Conversion Methodologies:
Detail the conversion of energy savings to GHG reductions, using either marginal vs. average GHG values.
Define the approach for different fuel types, such as electricity, natural gas, propane, and fuel oil, ensuring consistent GHG emissions calculations.
Effective Useful Life (EUL), GHGs over time, Discount Rates:
Establish guidelines for accounting for GHG reductions over the useful life of the installed equipment.
Establish any changes to GHG rates for future savings.
Agree on discount rates for future savings and consider the forecasted changes in GHG intensity over time.
Integration with IREE Process:
Outline the integration of GHG data into the existing IREE process, from data collection to energy simulation modeling and GHG calculation.
Ensure that the methodology aligns with the IREE framework, enhancing the accuracy and effectiveness of GHG emissions reductions.

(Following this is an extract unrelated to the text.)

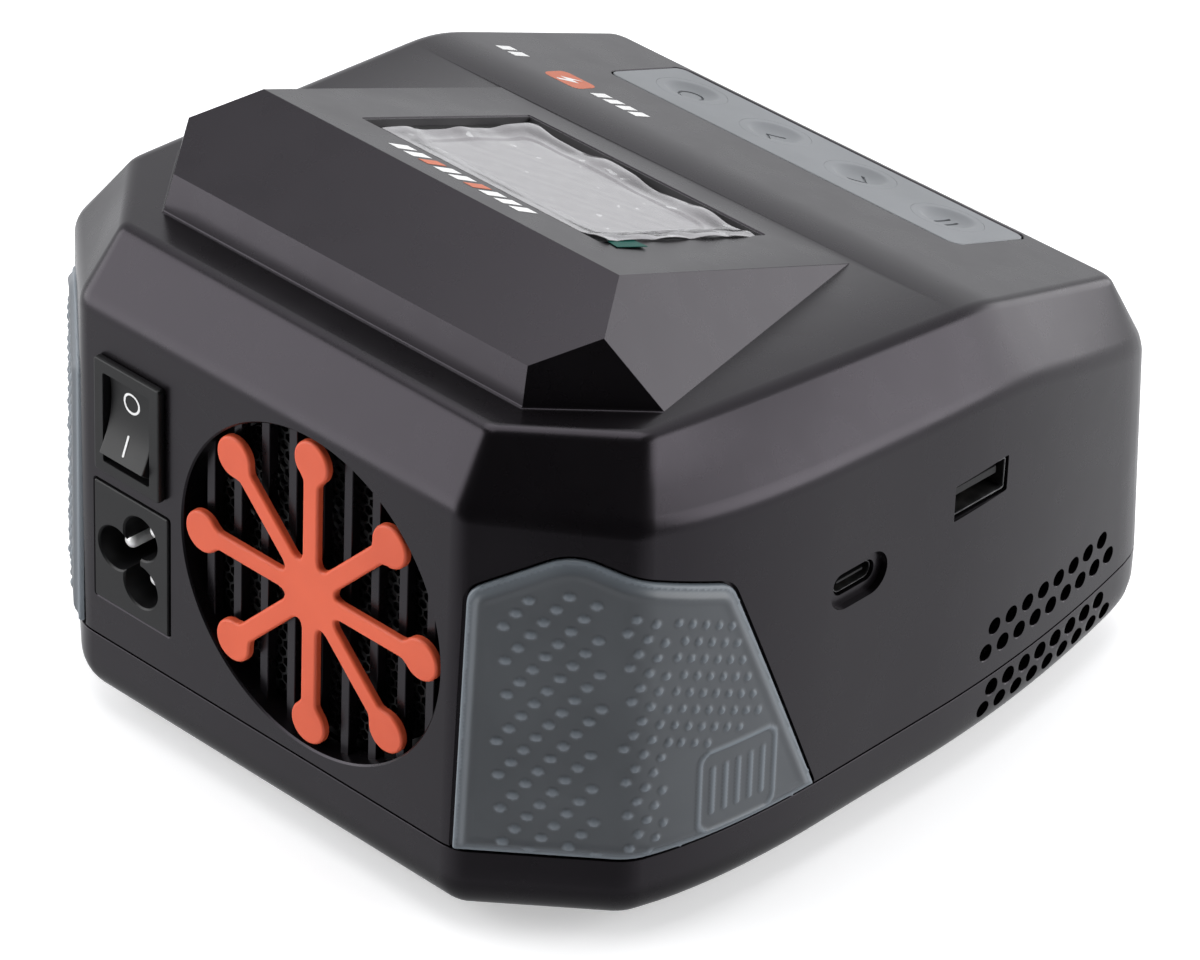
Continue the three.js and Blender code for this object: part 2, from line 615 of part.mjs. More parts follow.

3. Integration into the IREE Process
The proposed methodology integrates GHG data into the existing IREE process. This involves: Data Collection: Before project implementation, stakeholders collect energy consumption data for relevant fuels (e.g., natural gas, fuel oil, propane) and obtain hourly GHG emission factors for electricity. Savings Modeling: Energy simulation models are utilized to estimate hourly energy savings. These models typically operate hourly (8760 hours annually) and consider building characteristics, climate conditions, and operational parameters. If using a spreadsheet or other non-hourly approach, utilize those outputs. GHG impact does not impact the IREE forecasting process used to estimate savings but may affect how those savings are valued. GHG Calculation: Hourly energy savings from simulation models are multiplied by the corresponding GHG emission factors at the agreed-upon granularity, yielding GHG reductions for the project.
By adhering to these guidelines, stakeholders can create a robust GHG Plan document that supports the consistent and accurate conversion of energy savings into GHG impacts. This structured approach facilitates informed decision-making, prioritizes initiatives with significant environmental impact, and aligns with sustainability goals.